- WHAT YOU HAVE TO DO
Return the material below in full and exactly.

---------- PROVIDED MATERIAL

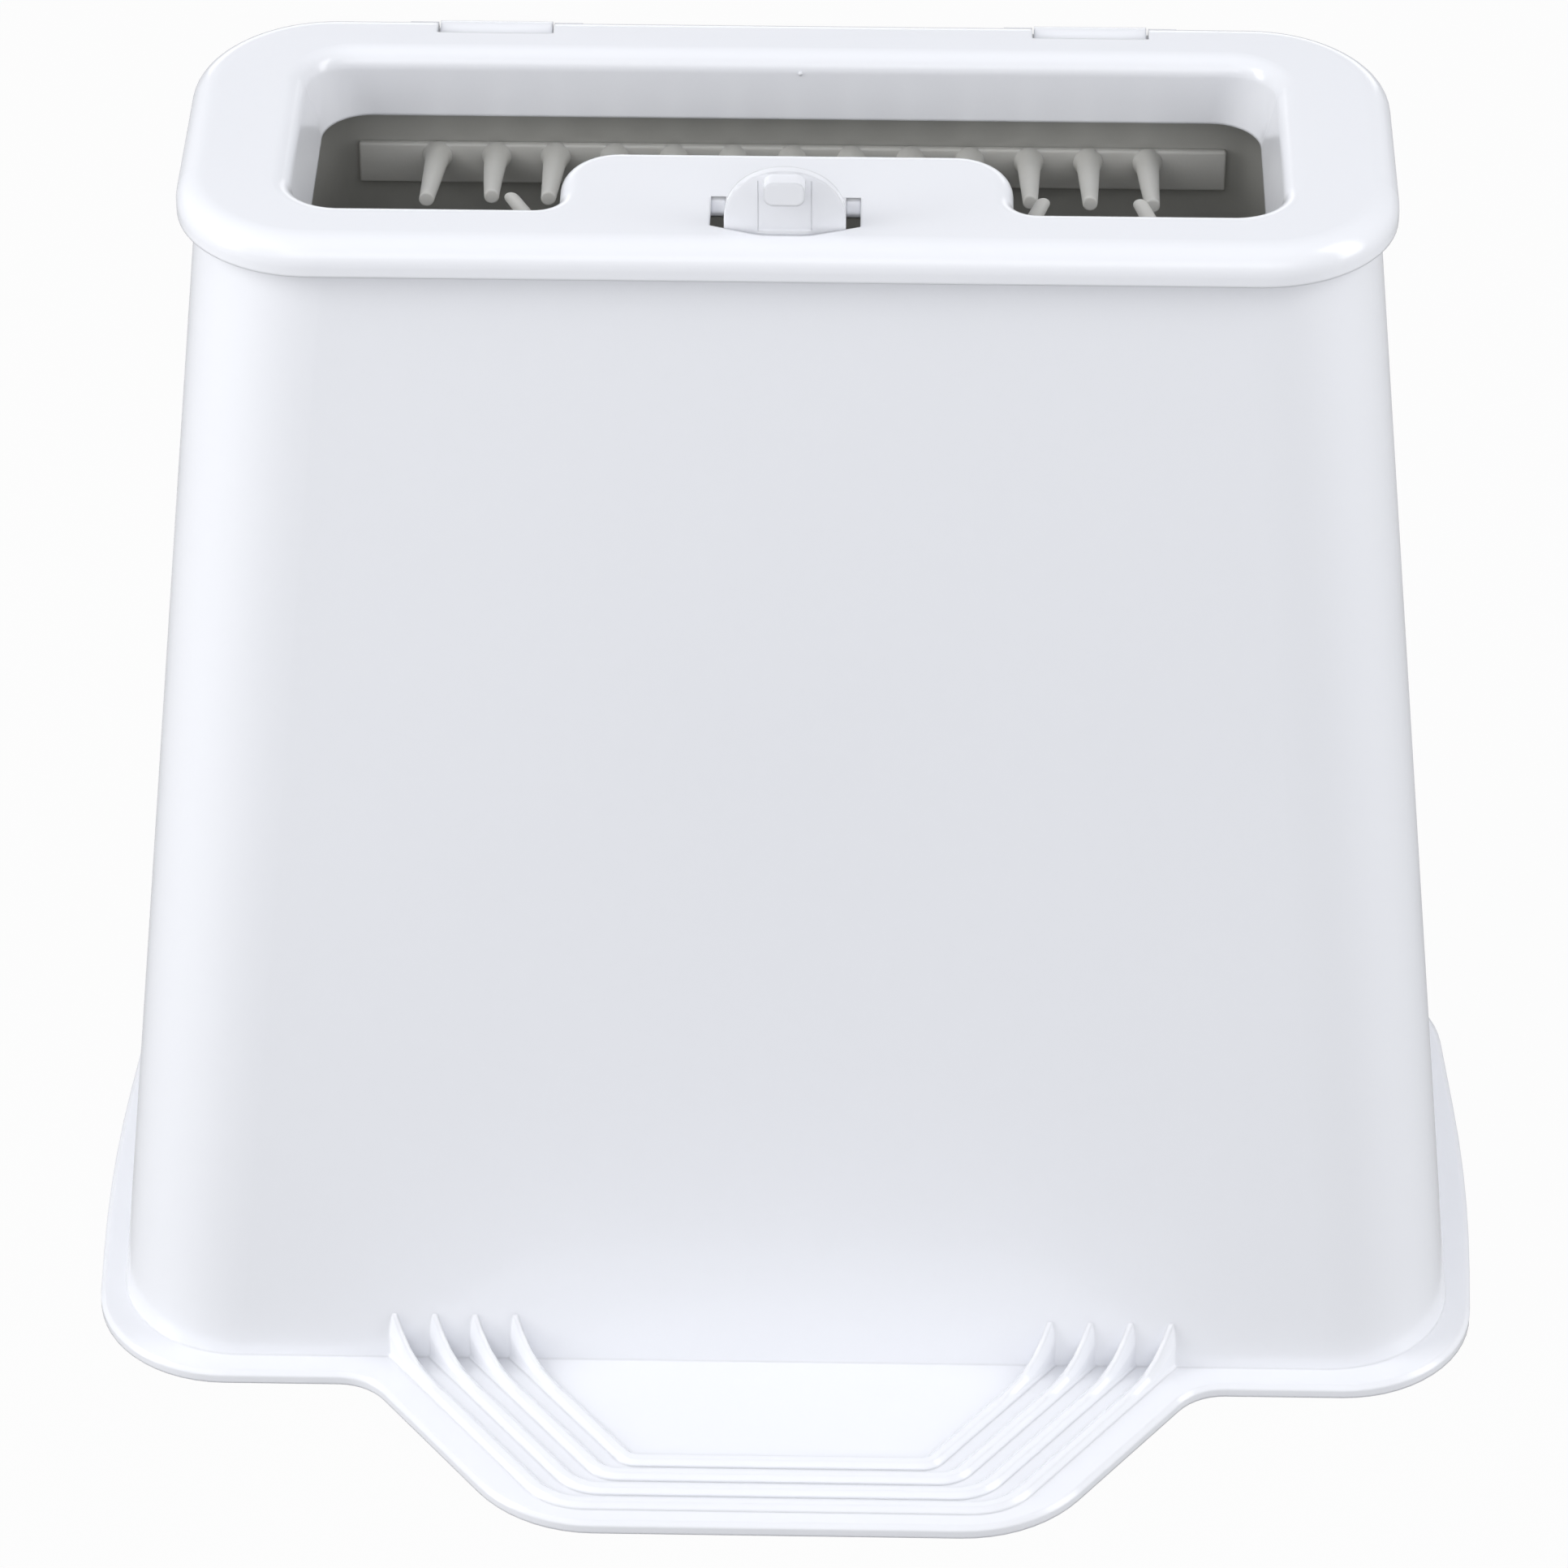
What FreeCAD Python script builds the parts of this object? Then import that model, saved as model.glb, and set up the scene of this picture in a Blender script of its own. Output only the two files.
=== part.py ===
import FreeCAD, Part
import math
import os
import Sketcher

# Pet paw washer: a tall double-walled bath for one paw, with a foot tab that a
# person stands on, a hinged lid with a long mouth, a snap latch, and silicone
# finger strips on both long walls of the inner tub.
# Frame: +Z up, X along the length, -Y towards the foot tab. The sub-parts are
# drawn about the middle of the shell and then shifted, so that the origin
# lies under the middle of the whole washer's outline.

# ---------------------------------------------------------------- dimensions
DIMENSIONS = (
    # outer shell: a skirt that widens towards the ground
    ("shell_height", 268.0),
    ("shell_base_half_x", 148.4),
    ("shell_base_half_y", 70.7),
    ("shell_lean", 27.0),
    ("shell_corner", 28.0),
    ("shell_wall", 2.5),
    # ground flange round the shell's foot, its sides slightly bowed
    ("flange_thickness", 3.0),
    ("flange_bevel", 1.0),
    ("flange_margin_y", 5.8),
    ("flange_front_margin_x", 3.5),
    ("flange_rear_margin_x", 2.1),
    ("flange_bow_margin_x", 7.3),
    ("flange_bow_y", 5.0),
    ("flange_bow_radius", 500.0),
    ("flange_corner", 30.0),
    # foot tab
    ("tab_length", 47.5),
    ("tab_tip_half_x", 55.5),
    ("tab_flare", 36.0),
    ("tab_tip_corner", 32.0),
    ("tab_root_corner", 13.0),
    # grip ribs on the tab, counted from the outside in
    ("rib_count", 4),
    ("rib_width", 3.8),
    ("rib_height", 1.5),
    ("rib_bevel", 1.1),
    ("rib_side_inset", 11.2),
    ("rib_side_pitch", 8.9),
    ("rib_front_inset", 6.1),
    ("rib_front_pitch", 4.67),
    ("rib_corner", 14.5),
    ("rib_corner_step", 3.6),
    ("gusset_rise", 10.5),
    ("gusset_reach", 15.0),
    # ledge inside the shell that carries the tub
    ("ledge_drop", 8.0),
    ("ledge_thickness", 2.0),
    ("ledge_clearance", 0.6),
    # inner tub
    ("tub_inset_x", 14.4),
    ("tub_inset_y", 9.3),
    ("tub_corner", 12.0),
    ("tub_draft", 1.0),
    ("tub_wall", 2.0),
    ("tub_floor_height", 4.0),
    ("tub_rim_height", 2.5),
    ("tub_rim_margin", 0.9),
    # brush strips: a bar with a row of tapered fingers
    ("bar_end_gap", 15.0),
    ("bar_height", 9.4),
    ("bar_depth", 1.8),
    ("bar_round", 0.8),
    ("finger_end_margin", 10.0),
    ("finger_pitch", 12.55),
    ("finger_length", 30.0),
    ("finger_root_radius", 2.15),
    ("finger_tip_radius", 1.35),
    ("finger_tilt", 12.5),
    ("finger_rise", 2.0),
    ("finger_sunk", 0.5),
    ("brush_drop", 14.2),
    ("brush_row_pitch", 54.0),
    # lid
    ("lid_overhang_x", 3.6),
    ("lid_overhang_y", 3.4),
    ("lid_corner", 29.0),
    ("lid_gap", 0.8),
    ("lid_height", 7.8),
    ("lid_edge_round", 5.5),
    ("lid_plate", 2.5),
    ("lid_rim", 3.0),
    # long mouth in the lid with a skirt that guides the paw into the tub
    ("mouth_inset_x", 5.0),
    ("mouth_inset_y", 4.4),
    ("mouth_corner", 10.0),
    ("mouth_end_draft", 13.0),
    ("skirt_depth", 15.1),
    ("skirt_wall", 2.3),
    ("mouth_edge_round", 4.0),
    # tongue that narrows the middle of the mouth
    ("tongue_half_x", 46.2),
    ("tongue_length", 22.4),
    ("tongue_corner", 12.0),
    ("tongue_root_round", 5.0),
    # latch flap, freed from the lid by two slots and a crescent
    ("flap_half_x", 12.2),
    ("flap_length", 14.6),
    ("flap_root_gap", 0.3),
    ("slot_width", 3.0),
    ("crescent_inset", 5.5),
    ("crescent_bow", 3.6),
    ("crescent_flat", 5.0),
    ("crescent_width", 1.2),
    ("crescent_round", 10.0),
    # thumb plate and knob
    ("plate_height", 14.0),
    ("plate_half_x", 12.3),
    ("plate_thickness", 2.0),
    ("plate_setback", 1.6),
    ("plate_sag", 1.3),
    ("plate_bow_radius", 36.0),
    ("knob_half_x", 4.15),
    ("knob_height", 5.4),
    ("knob_drop", 0.6),
    ("knob_reach", 3.6),
    ("knob_round", 2.0),
    # hook under the flap and its catch on the shell
    ("hook_half_x", 6.0),
    ("hook_wall_gap", 2.2),
    ("hook_tub_gap", 2.1),
    ("hook_thickness", 1.6),
    ("tooth_reach", 0.8),
    ("tooth_height", 1.4),
    ("catch_depth", 0.6),
    ("catch_height", 1.4),
    ("catch_half_x", 7.0),
    # hinge
    ("hinge_inset", 2.6),
    ("hinge_x", 62.75),
    ("pin_radius", 1.5),
    ("pin_clearance", 0.05),
    ("pin_grip", 4.0),
    ("knuckle_radius", 3.0),
    ("knuckle_drop", 0.8),
    ("knuckle_foot_drop", 5.5),
    ("notch_width", 24.5),
    ("notch_depth", 8.1),
    ("notch_gap", 0.4),
    ("boss_width", 6.0),
)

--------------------

- WORKED SOLUTION
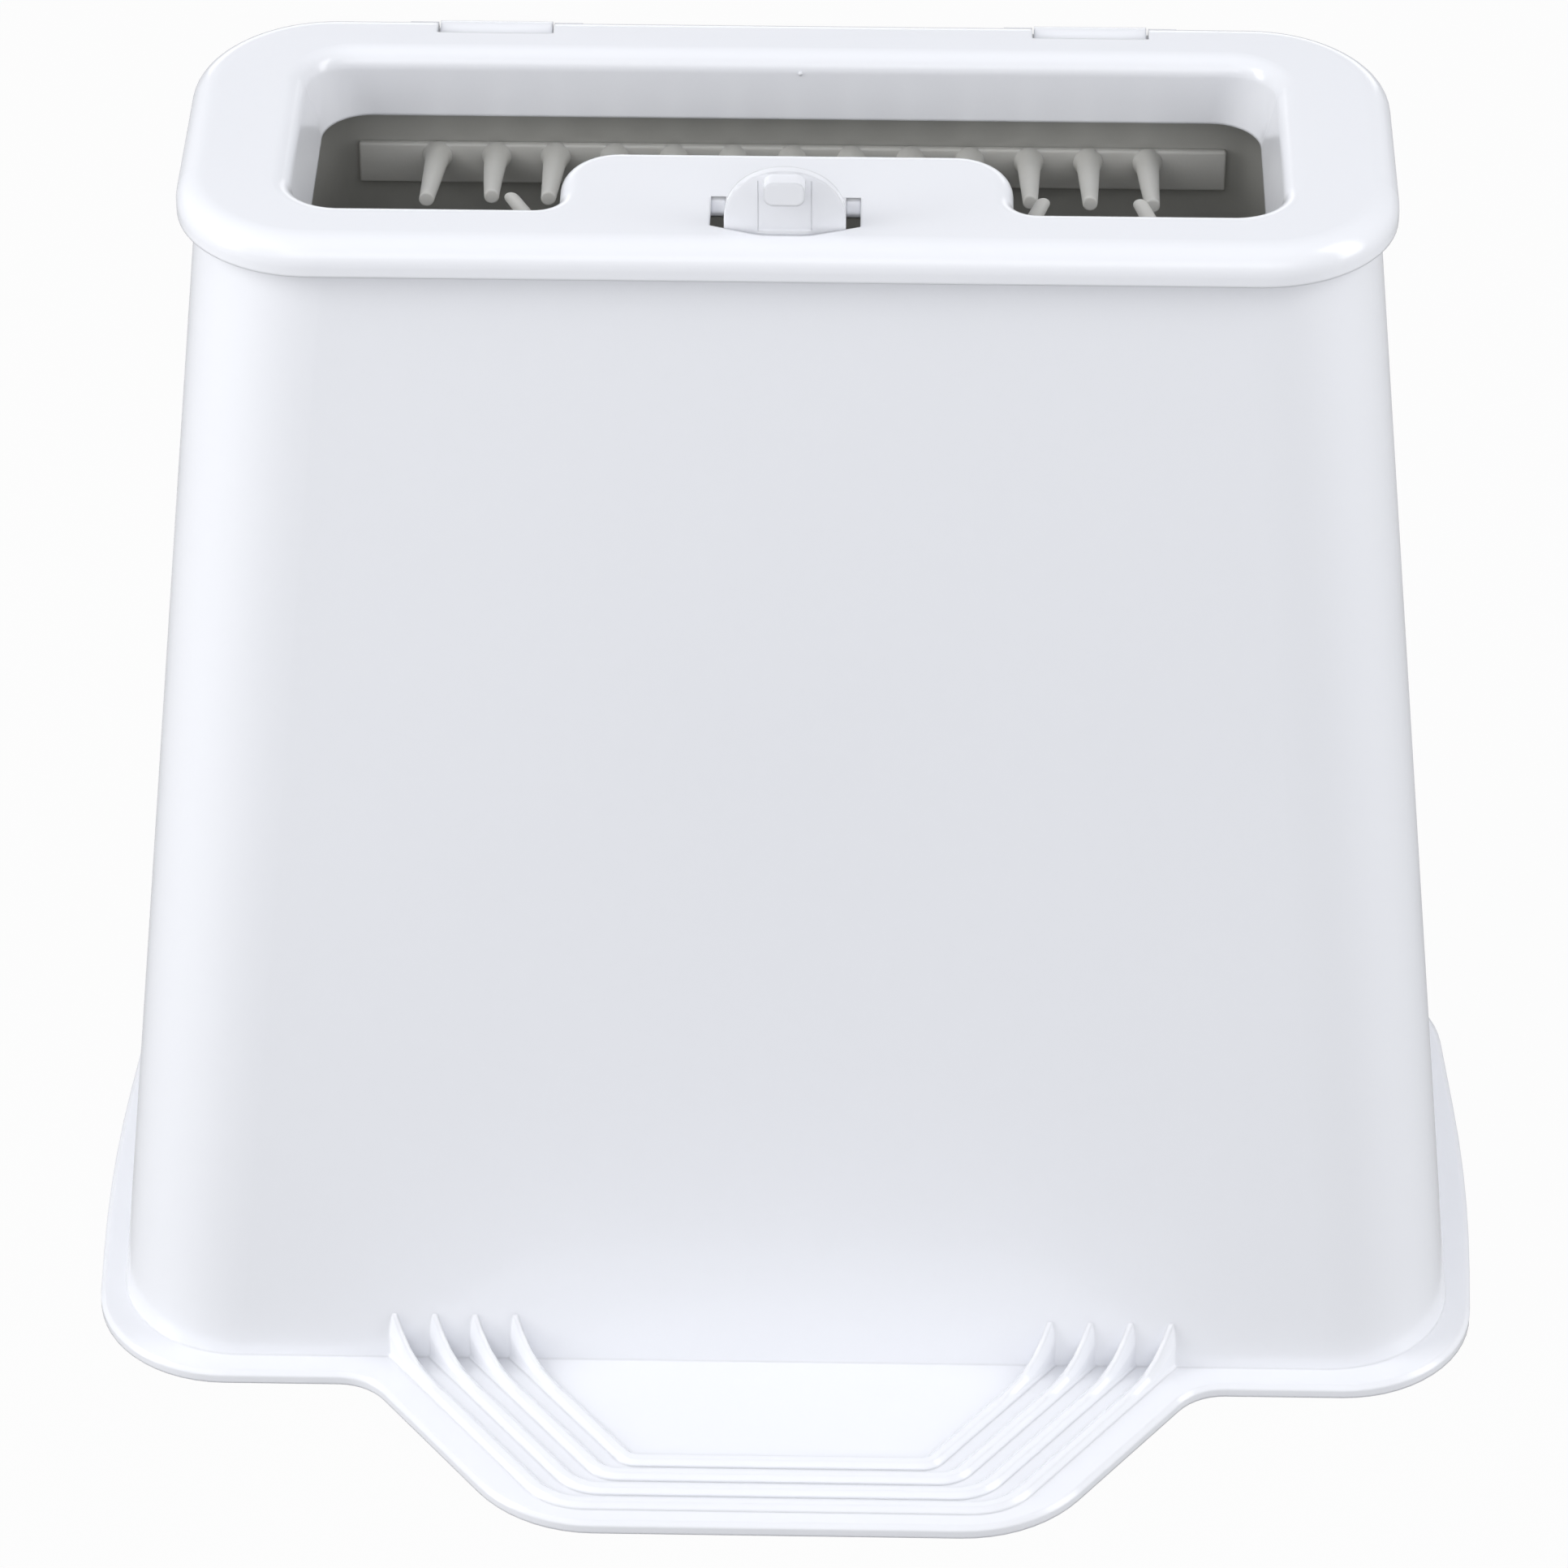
What FreeCAD Python script builds the parts of this object? Then import that model, saved as model.glb, and set up the scene of this picture in a Blender script of its own. Output only the two files.
=== part.py ===
import FreeCAD, Part
import math
import os
import Sketcher

# Pet paw washer: a tall double-walled bath for one paw, with a foot tab that a
# person stands on, a hinged lid with a long mouth, a snap latch, and silicone
# finger strips on both long walls of the inner tub.
# Frame: +Z up, X along the length, -Y towards the foot tab. The sub-parts are
# drawn about the middle of the shell and then shifted, so that the origin
# lies under the middle of the whole washer's outline.

# ---------------------------------------------------------------- dimensions
DIMENSIONS = (
    # outer shell: a skirt that widens towards the ground
    ("shell_height", 268.0),
    ("shell_base_half_x", 148.4),
    ("shell_base_half_y", 70.7),
    ("shell_lean", 27.0),
    ("shell_corner", 28.0),
    ("shell_wall", 2.5),
    # ground flange round the shell's foot, its sides slightly bowed
    ("flange_thickness", 3.0),
    ("flange_bevel", 1.0),
    ("flange_margin_y", 5.8),
    ("flange_front_margin_x", 3.5),
    ("flange_rear_margin_x", 2.1),
    ("flange_bow_margin_x", 7.3),
    ("flange_bow_y", 5.0),
    ("flange_bow_radius", 500.0),
    ("flange_corner", 30.0),
    # foot tab
    ("tab_length", 47.5),
    ("tab_tip_half_x", 55.5),
    ("tab_flare", 36.0),
    ("tab_tip_corner", 32.0),
    ("tab_root_corner", 13.0),
    # grip ribs on the tab, counted from the outside in
    ("rib_count", 4),
    ("rib_width", 3.8),
    ("rib_height", 1.5),
    ("rib_bevel", 1.1),
    ("rib_side_inset", 11.2),
    ("rib_side_pitch", 8.9),
    ("rib_front_inset", 6.1),
    ("rib_front_pitch", 4.67),
    ("rib_corner", 14.5),
    ("rib_corner_step", 3.6),
    ("gusset_rise", 10.5),
    ("gusset_reach", 15.0),
    # ledge inside the shell that carries the tub
    ("ledge_drop", 8.0),
    ("ledge_thickness", 2.0),
    ("ledge_clearance", 0.6),
    # inner tub
    ("tub_inset_x", 14.4),
    ("tub_inset_y", 9.3),
    ("tub_corner", 12.0),
    ("tub_draft", 1.0),
    ("tub_wall", 2.0),
    ("tub_floor_height", 4.0),
    ("tub_rim_height", 2.5),
    ("tub_rim_margin", 0.9),
    # brush strips: a bar with a row of tapered fingers
    ("bar_end_gap", 15.0),
    ("bar_height", 9.4),
    ("bar_depth", 1.8),
    ("bar_round", 0.8),
    ("finger_end_margin", 10.0),
    ("finger_pitch", 12.55),
    ("finger_length", 30.0),
    ("finger_root_radius", 2.15),
    ("finger_tip_radius", 1.35),
    ("finger_tilt", 12.5),
    ("finger_rise", 2.0),
    ("finger_sunk", 0.5),
    ("brush_drop", 14.2),
    ("brush_row_pitch", 54.0),
    # lid
    ("lid_overhang_x", 3.6),
    ("lid_overhang_y", 3.4),
    ("lid_corner", 29.0),
    ("lid_gap", 0.8),
    ("lid_height", 7.8),
    ("lid_edge_round", 5.5),
    ("lid_plate", 2.5),
    ("lid_rim", 3.0),
    # long mouth in the lid with a skirt that guides the paw into the tub
    ("mouth_inset_x", 5.0),
    ("mouth_inset_y", 4.4),
    ("mouth_corner", 10.0),
    ("mouth_end_draft", 13.0),
    ("skirt_depth", 15.1),
    ("skirt_wall", 2.3),
    ("mouth_edge_round", 4.0),
    # tongue that narrows the middle of the mouth
    ("tongue_half_x", 46.2),
    ("tongue_length", 22.4),
    ("tongue_corner", 12.0),
    ("tongue_root_round", 5.0),
    # latch flap, freed from the lid by two slots and a crescent
    ("flap_half_x", 12.2),
    ("flap_length", 14.6),
    ("flap_root_gap", 0.3),
    ("slot_width", 3.0),
    ("crescent_inset", 5.5),
    ("crescent_bow", 3.6),
    ("crescent_flat", 5.0),
    ("crescent_width", 1.2),
    ("crescent_round", 10.0),
    # thumb plate and knob
    ("plate_height", 14.0),
    ("plate_half_x", 12.3),
    ("plate_thickness", 2.0),
    ("plate_setback", 1.6),
    ("plate_sag", 1.3),
    ("plate_bow_radius", 36.0),
    ("knob_half_x", 4.15),
    ("knob_height", 5.4),
    ("knob_drop", 0.6),
    ("knob_reach", 3.6),
    ("knob_round", 2.0),
    # hook under the flap and its catch on the shell
    ("hook_half_x", 6.0),
    ("hook_wall_gap", 2.2),
    ("hook_tub_gap", 2.1),
    ("hook_thickness", 1.6),
    ("tooth_reach", 0.8),
    ("tooth_height", 1.4),
    ("catch_depth", 0.6),
    ("catch_height", 1.4),
    ("catch_half_x", 7.0),
    # hinge
    ("hinge_inset", 2.6),
    ("hinge_x", 62.75),
    ("pin_radius", 1.5),
    ("pin_clearance", 0.05),
    ("pin_grip", 4.0),
    ("knuckle_radius", 3.0),
    ("knuckle_drop", 0.8),
    ("knuckle_foot_drop", 5.5),
    ("notch_width", 24.5),
    ("notch_depth", 8.1),
    ("notch_gap", 0.4),
    ("boss_width", 6.0),
)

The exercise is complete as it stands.